# [TO BE DONE]
Present the following entries again, word for word and in full.
[start EXTRACTED RECORDS]
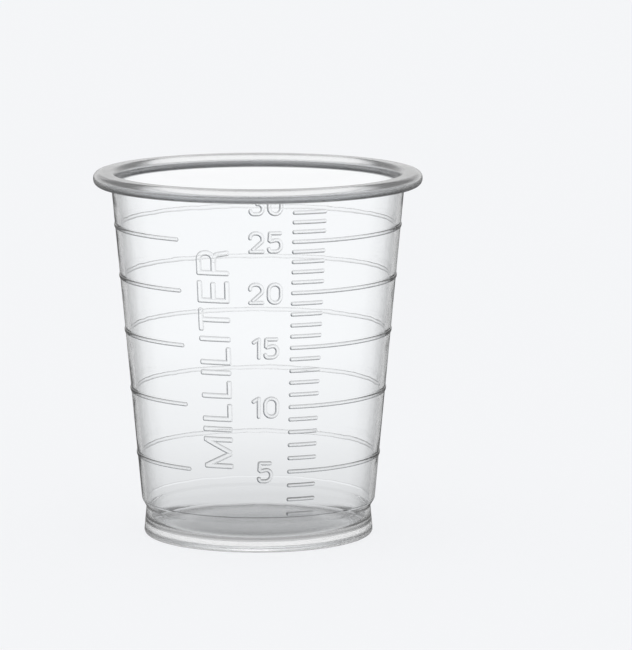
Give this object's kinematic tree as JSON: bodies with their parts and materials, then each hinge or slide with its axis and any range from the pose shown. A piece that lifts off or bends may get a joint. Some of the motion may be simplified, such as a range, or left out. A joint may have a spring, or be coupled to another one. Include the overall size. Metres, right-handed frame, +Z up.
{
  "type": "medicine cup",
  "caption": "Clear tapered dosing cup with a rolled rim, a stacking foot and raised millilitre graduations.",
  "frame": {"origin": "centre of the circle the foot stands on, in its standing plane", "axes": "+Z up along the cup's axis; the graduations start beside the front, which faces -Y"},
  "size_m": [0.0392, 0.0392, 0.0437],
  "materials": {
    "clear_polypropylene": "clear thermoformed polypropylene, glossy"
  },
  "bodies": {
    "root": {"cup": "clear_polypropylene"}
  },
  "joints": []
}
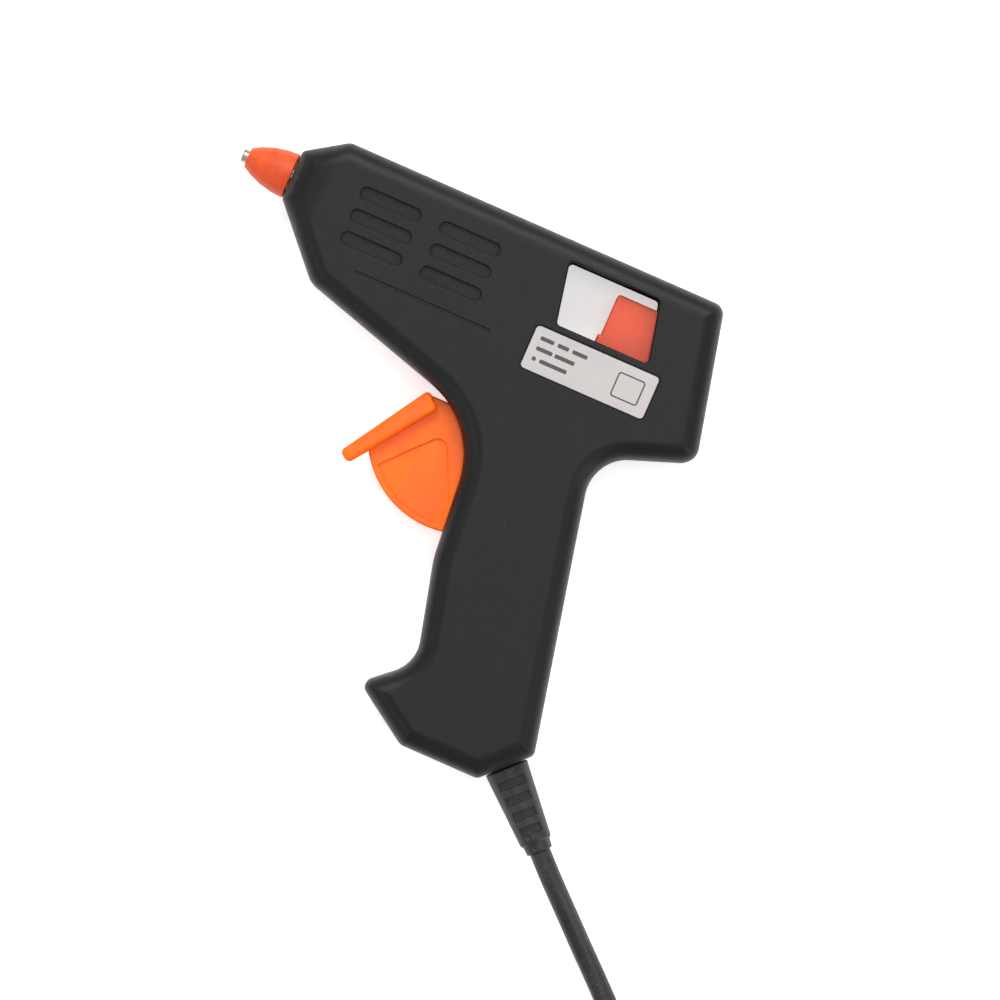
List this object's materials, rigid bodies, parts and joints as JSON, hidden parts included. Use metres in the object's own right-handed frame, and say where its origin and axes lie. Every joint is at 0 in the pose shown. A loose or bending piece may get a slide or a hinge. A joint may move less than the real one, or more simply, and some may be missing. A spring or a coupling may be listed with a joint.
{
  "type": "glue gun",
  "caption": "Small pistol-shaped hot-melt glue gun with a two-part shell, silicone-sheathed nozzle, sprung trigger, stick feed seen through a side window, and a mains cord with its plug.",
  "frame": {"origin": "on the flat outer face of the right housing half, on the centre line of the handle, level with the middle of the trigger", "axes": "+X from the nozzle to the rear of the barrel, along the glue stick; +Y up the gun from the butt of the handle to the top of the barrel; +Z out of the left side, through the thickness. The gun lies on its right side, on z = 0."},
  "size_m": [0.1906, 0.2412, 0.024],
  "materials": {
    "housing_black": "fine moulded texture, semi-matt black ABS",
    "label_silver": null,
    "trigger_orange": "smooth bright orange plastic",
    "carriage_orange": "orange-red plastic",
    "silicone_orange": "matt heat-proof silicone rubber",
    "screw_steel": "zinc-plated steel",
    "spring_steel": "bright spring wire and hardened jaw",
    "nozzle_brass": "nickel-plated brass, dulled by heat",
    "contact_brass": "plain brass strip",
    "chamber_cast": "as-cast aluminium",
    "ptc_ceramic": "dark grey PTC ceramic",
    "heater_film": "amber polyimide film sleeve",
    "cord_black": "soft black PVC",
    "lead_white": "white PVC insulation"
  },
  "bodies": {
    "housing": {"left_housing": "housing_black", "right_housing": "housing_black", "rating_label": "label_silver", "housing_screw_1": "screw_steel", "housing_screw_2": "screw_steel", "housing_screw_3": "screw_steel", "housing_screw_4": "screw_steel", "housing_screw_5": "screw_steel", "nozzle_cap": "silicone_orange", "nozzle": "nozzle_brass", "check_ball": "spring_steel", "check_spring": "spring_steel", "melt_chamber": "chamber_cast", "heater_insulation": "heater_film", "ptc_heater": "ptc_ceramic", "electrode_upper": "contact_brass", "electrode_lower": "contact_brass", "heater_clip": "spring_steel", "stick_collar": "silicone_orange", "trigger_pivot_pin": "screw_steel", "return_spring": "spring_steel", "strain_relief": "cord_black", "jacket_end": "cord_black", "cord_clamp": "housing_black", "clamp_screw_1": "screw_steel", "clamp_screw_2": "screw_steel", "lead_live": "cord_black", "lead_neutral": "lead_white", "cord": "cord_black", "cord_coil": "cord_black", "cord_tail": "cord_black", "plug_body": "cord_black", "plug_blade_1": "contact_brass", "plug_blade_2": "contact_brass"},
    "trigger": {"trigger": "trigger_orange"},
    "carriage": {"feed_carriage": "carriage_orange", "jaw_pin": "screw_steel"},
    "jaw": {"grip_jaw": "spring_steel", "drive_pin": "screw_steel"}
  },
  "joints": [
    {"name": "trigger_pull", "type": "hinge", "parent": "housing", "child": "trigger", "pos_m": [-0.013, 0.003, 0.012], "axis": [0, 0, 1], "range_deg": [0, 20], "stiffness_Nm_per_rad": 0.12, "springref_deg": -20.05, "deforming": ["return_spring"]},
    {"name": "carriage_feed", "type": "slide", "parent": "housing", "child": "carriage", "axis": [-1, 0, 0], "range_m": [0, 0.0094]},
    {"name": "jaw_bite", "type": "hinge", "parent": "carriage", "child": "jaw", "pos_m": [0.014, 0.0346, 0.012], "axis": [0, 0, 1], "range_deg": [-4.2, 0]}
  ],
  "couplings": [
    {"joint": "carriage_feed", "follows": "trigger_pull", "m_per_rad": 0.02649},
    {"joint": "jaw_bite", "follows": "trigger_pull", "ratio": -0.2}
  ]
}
[end EXTRACTED RECORDS]
# [FULL OUTPUT]
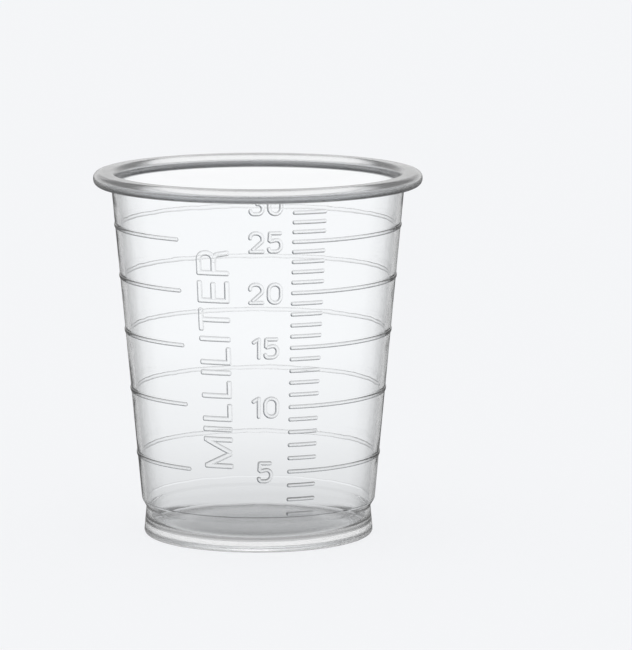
Give this object's kinematic tree as JSON: bodies with their parts and materials, then each hinge or slide with its axis and any range from the pose shown. A piece that lifts off or bends may get a joint. Some of the motion may be simplified, such as a range, or left out. A joint may have a spring, or be coupled to another one. Include the overall size. Metres, right-handed frame, +Z up.
{
  "type": "medicine cup",
  "caption": "Clear tapered dosing cup with a rolled rim, a stacking foot and raised millilitre graduations.",
  "frame": {"origin": "centre of the circle the foot stands on, in its standing plane", "axes": "+Z up along the cup's axis; the graduations start beside the front, which faces -Y"},
  "size_m": [0.0392, 0.0392, 0.0437],
  "materials": {
    "clear_polypropylene": "clear thermoformed polypropylene, glossy"
  },
  "bodies": {
    "root": {"cup": "clear_polypropylene"}
  },
  "joints": []
}
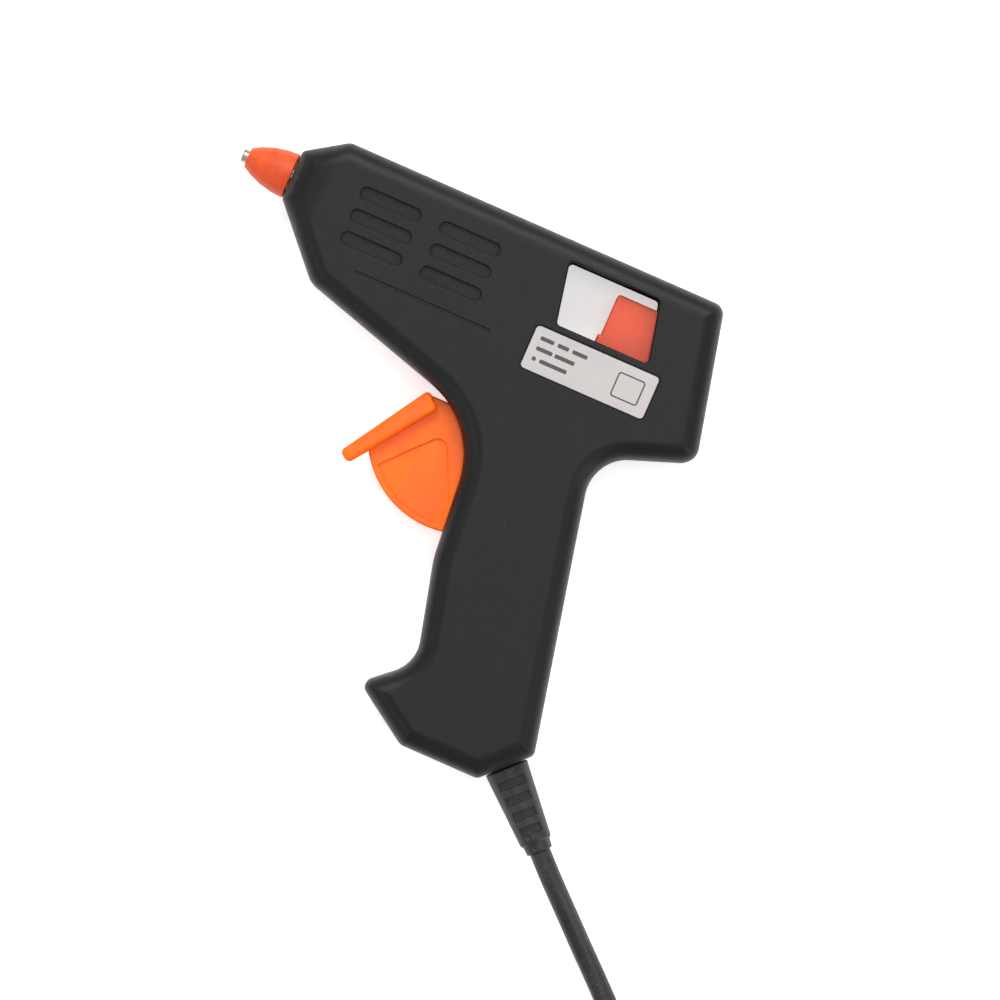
List this object's materials, rigid bodies, parts and joints as JSON, hidden parts included. Use metres in the object's own right-handed frame, and say where its origin and axes lie. Every joint is at 0 in the pose shown. A loose or bending piece may get a slide or a hinge. A joint may move less than the real one, or more simply, and some may be missing. A spring or a coupling may be listed with a joint.
{
  "type": "glue gun",
  "caption": "Small pistol-shaped hot-melt glue gun with a two-part shell, silicone-sheathed nozzle, sprung trigger, stick feed seen through a side window, and a mains cord with its plug.",
  "frame": {"origin": "on the flat outer face of the right housing half, on the centre line of the handle, level with the middle of the trigger", "axes": "+X from the nozzle to the rear of the barrel, along the glue stick; +Y up the gun from the butt of the handle to the top of the barrel; +Z out of the left side, through the thickness. The gun lies on its right side, on z = 0."},
  "size_m": [0.1906, 0.2412, 0.024],
  "materials": {
    "housing_black": "fine moulded texture, semi-matt black ABS",
    "label_silver": null,
    "trigger_orange": "smooth bright orange plastic",
    "carriage_orange": "orange-red plastic",
    "silicone_orange": "matt heat-proof silicone rubber",
    "screw_steel": "zinc-plated steel",
    "spring_steel": "bright spring wire and hardened jaw",
    "nozzle_brass": "nickel-plated brass, dulled by heat",
    "contact_brass": "plain brass strip",
    "chamber_cast": "as-cast aluminium",
    "ptc_ceramic": "dark grey PTC ceramic",
    "heater_film": "amber polyimide film sleeve",
    "cord_black": "soft black PVC",
    "lead_white": "white PVC insulation"
  },
  "bodies": {
    "housing": {"left_housing": "housing_black", "right_housing": "housing_black", "rating_label": "label_silver", "housing_screw_1": "screw_steel", "housing_screw_2": "screw_steel", "housing_screw_3": "screw_steel", "housing_screw_4": "screw_steel", "housing_screw_5": "screw_steel", "nozzle_cap": "silicone_orange", "nozzle": "nozzle_brass", "check_ball": "spring_steel", "check_spring": "spring_steel", "melt_chamber": "chamber_cast", "heater_insulation": "heater_film", "ptc_heater": "ptc_ceramic", "electrode_upper": "contact_brass", "electrode_lower": "contact_brass", "heater_clip": "spring_steel", "stick_collar": "silicone_orange", "trigger_pivot_pin": "screw_steel", "return_spring": "spring_steel", "strain_relief": "cord_black", "jacket_end": "cord_black", "cord_clamp": "housing_black", "clamp_screw_1": "screw_steel", "clamp_screw_2": "screw_steel", "lead_live": "cord_black", "lead_neutral": "lead_white", "cord": "cord_black", "cord_coil": "cord_black", "cord_tail": "cord_black", "plug_body": "cord_black", "plug_blade_1": "contact_brass", "plug_blade_2": "contact_brass"},
    "trigger": {"trigger": "trigger_orange"},
    "carriage": {"feed_carriage": "carriage_orange", "jaw_pin": "screw_steel"},
    "jaw": {"grip_jaw": "spring_steel", "drive_pin": "screw_steel"}
  },
  "joints": [
    {"name": "trigger_pull", "type": "hinge", "parent": "housing", "child": "trigger", "pos_m": [-0.013, 0.003, 0.012], "axis": [0, 0, 1], "range_deg": [0, 20], "stiffness_Nm_per_rad": 0.12, "springref_deg": -20.05, "deforming": ["return_spring"]},
    {"name": "carriage_feed", "type": "slide", "parent": "housing", "child": "carriage", "axis": [-1, 0, 0], "range_m": [0, 0.0094]},
    {"name": "jaw_bite", "type": "hinge", "parent": "carriage", "child": "jaw", "pos_m": [0.014, 0.0346, 0.012], "axis": [0, 0, 1], "range_deg": [-4.2, 0]}
  ],
  "couplings": [
    {"joint": "carriage_feed", "follows": "trigger_pull", "m_per_rad": 0.02649},
    {"joint": "jaw_bite", "follows": "trigger_pull", "ratio": -0.2}
  ]
}